Zabalaza turned 103 at this beginning of this year, and is preparing himself for his own death, hoping to be buried on this same farm, where many of his own children – Bhekisisa’s grandchildren – now lie buried in neat mounds of earth, surrounded by carefully-laid stones and overlooked by evergreen cactus shrubs. His long life is nearing its end, and his health is finally failing him, and yet Zabalaza’s long struggle for the rights to the land on which he and his forbearers lived and worked is not yet done.
Along with 19,000 other labour tenants, Zabalaza submitted a claim in June 2000 to the then Department of Land Affairs under the Land Reform (Labour Tenants) Act 3 of 1996, and in 2007 he was declared in a Judgement by the Land Claims Court to be a labour tenant in terms of the Act. The case returned to Court in 2011 with the support of the Association for Rural Advancement (AFRA’s) Land Rights Legal Unit after no progress was made towards settling his rights to the land on which he lived, and the Judge made in order on the 13th October 2011 that should agreement not be reached and the land transferred to Zabalaza by the 31st December 2011, the matter should be immediately referred back to Court. A settlement agreement was reached with the land owner a few months later, but to date the land has not been transferred, as no agreement has been reached over a fair price for the purchase of the land.
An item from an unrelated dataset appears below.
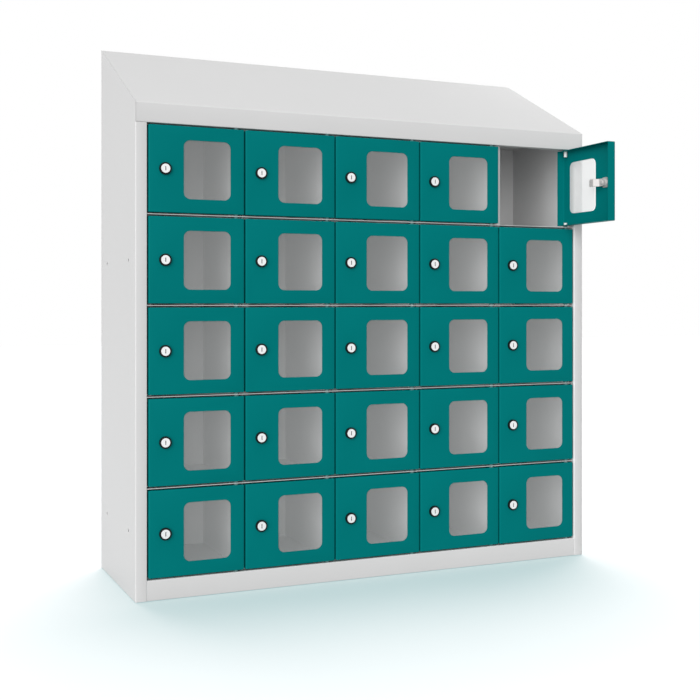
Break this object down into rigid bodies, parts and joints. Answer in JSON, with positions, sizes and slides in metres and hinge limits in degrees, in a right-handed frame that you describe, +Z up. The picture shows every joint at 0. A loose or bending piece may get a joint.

The slow cogs of legal processes have ground into motion again, with the matter finally being referred back to Court this month for a third time for settlement of the purchase price.
In the meantime, while legal processes move slowly into their tenth year, Zabalaza grows older and frailer, and his hope grows more and more thin, although his wry humour and unfailing memory hold strong. Last Mandela Day the AFRA team, along with many of our friends and supporters, dedicated our time to making a difference in Zabalaza’s everyday life, and donated our energy and funds to purchase a Jojo tank, so he longer has to walk many kilometres in each direction to fetch water, and the Municipality has been filling the tank regularly since then. We also purchased blankets, food and storage containers, and started a building fund. The Department of Rural Development and Land Reform staff also made donations, and purchased a second Jojo tank as well as a bed for Zabalaza’s small hut.
This year, we could no longer wait for Mandela Day to come around again to dedicate our energy to Zabalaza. As the first cold front of Autumn brought freezing rain to the province, leaking through his rusted roof to soak his bed, he suffered from a minor stroke, and the hut he used as his kitchen and eating area collapsed.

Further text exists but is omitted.